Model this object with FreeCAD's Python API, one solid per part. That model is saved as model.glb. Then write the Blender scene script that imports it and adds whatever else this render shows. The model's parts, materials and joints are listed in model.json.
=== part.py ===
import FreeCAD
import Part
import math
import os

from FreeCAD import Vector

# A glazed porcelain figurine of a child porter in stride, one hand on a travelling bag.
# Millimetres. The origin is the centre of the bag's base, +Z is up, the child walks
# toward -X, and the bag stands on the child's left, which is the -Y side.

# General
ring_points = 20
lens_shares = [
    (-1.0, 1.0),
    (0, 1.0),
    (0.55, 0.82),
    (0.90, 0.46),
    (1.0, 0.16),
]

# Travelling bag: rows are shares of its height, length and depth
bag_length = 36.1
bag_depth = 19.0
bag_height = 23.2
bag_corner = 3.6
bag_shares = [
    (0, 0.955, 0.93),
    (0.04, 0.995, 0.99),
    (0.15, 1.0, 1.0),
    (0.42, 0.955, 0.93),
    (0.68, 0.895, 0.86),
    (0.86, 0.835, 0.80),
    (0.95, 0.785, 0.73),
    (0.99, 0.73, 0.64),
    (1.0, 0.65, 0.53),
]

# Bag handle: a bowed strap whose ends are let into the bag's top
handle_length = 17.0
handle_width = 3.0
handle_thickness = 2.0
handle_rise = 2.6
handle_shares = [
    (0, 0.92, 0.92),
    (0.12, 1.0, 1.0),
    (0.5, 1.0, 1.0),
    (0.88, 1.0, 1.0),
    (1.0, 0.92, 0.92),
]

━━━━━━

*Directive*
Every line above should be written out again exactly as it stands.

*Completed task*
Model this object with FreeCAD's Python API, one solid per part. That model is saved as model.glb. Then write the Blender scene script that imports it and adds whatever else this render shows. The model's parts, materials and joints are listed in model.json.
=== part.py ===
import FreeCAD
import Part
import math
import os

from FreeCAD import Vector

# A glazed porcelain figurine of a child porter in stride, one hand on a travelling bag.
# Millimetres. The origin is the centre of the bag's base, +Z is up, the child walks
# toward -X, and the bag stands on the child's left, which is the -Y side.

# General
ring_points = 20
lens_shares = [
    (-1.0, 1.0),
    (0, 1.0),
    (0.55, 0.82),
    (0.90, 0.46),
    (1.0, 0.16),
]

# Travelling bag: rows are shares of its height, length and depth
bag_length = 36.1
bag_depth = 19.0
bag_height = 23.2
bag_corner = 3.6
bag_shares = [
    (0, 0.955, 0.93),
    (0.04, 0.995, 0.99),
    (0.15, 1.0, 1.0),
    (0.42, 0.955, 0.93),
    (0.68, 0.895, 0.86),
    (0.86, 0.835, 0.80),
    (0.95, 0.785, 0.73),
    (0.99, 0.73, 0.64),
    (1.0, 0.65, 0.53),
]

# Bag handle: a bowed strap whose ends are let into the bag's top
handle_length = 17.0
handle_width = 3.0
handle_thickness = 2.0
handle_rise = 2.6
handle_shares = [
    (0, 0.92, 0.92),
    (0.12, 1.0, 1.0),
    (0.5, 1.0, 1.0),
    (0.88, 1.0, 1.0),
    (1.0, 0.92, 0.92),
]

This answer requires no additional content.